(Records)
· · · · ·
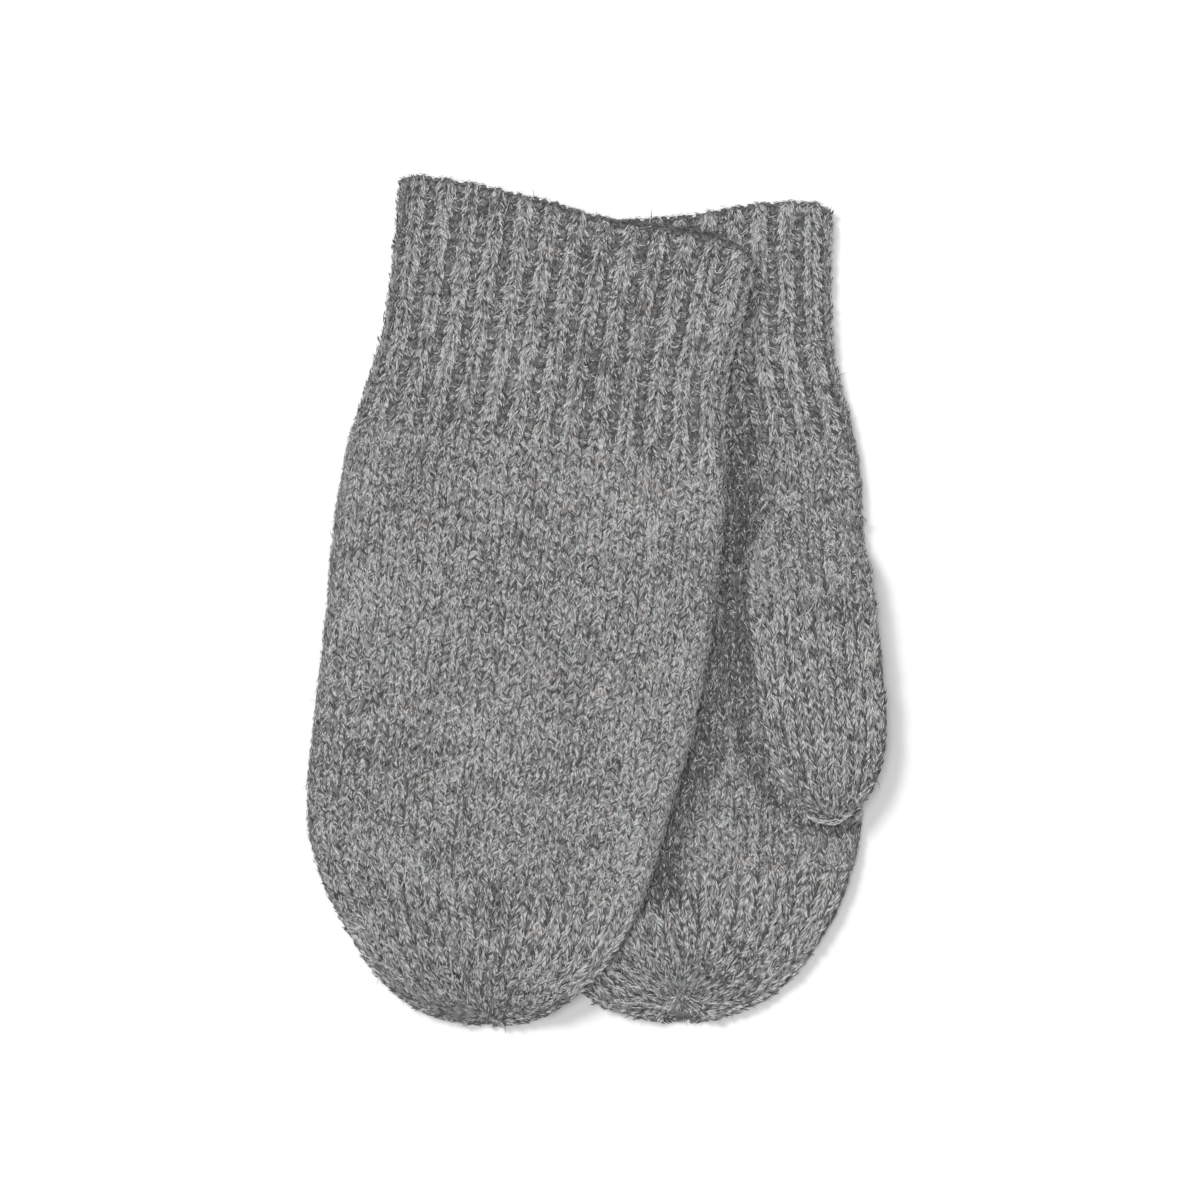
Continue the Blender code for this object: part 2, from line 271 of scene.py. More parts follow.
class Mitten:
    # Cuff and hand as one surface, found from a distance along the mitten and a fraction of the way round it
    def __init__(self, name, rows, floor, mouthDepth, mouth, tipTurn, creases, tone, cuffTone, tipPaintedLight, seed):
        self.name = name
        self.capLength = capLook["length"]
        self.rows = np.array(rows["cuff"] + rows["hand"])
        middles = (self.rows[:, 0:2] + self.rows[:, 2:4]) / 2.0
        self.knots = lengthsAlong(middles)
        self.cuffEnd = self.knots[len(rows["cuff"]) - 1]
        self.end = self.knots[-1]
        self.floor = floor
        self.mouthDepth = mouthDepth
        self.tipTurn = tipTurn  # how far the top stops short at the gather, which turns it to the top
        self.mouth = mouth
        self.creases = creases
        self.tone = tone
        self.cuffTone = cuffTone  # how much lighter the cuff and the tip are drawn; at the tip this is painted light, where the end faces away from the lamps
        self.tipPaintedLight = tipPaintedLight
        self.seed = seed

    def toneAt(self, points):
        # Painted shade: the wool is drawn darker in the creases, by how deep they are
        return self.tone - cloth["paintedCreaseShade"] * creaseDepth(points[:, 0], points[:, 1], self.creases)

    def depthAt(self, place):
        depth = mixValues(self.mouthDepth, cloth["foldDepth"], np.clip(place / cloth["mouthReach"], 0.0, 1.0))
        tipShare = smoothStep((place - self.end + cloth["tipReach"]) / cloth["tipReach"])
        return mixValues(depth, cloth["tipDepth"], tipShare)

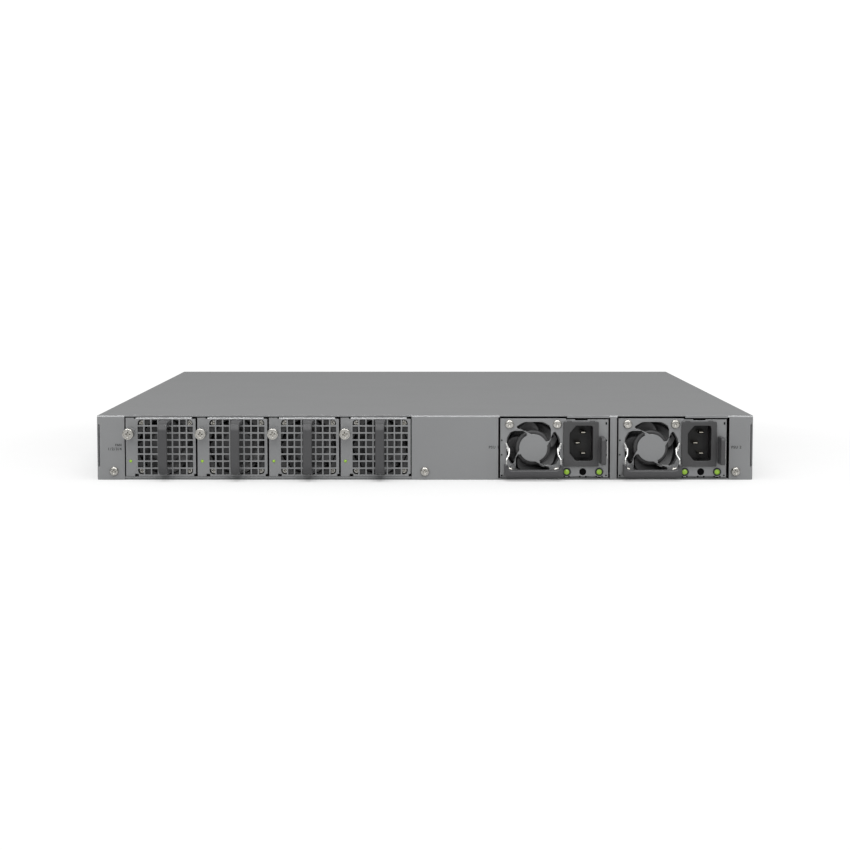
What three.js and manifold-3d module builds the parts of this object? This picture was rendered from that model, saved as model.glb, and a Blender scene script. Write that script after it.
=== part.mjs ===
· · · · ·
## Task description
Each line from the one with "What three.js and" through the last line of the records must be written out word for word. Include nothing else.

## The response
What three.js and manifold-3d module builds the parts of this object? This picture was rendered from that model, saved as model.glb, and a Blender scene script. Write that script after it.
=== part.mjs ===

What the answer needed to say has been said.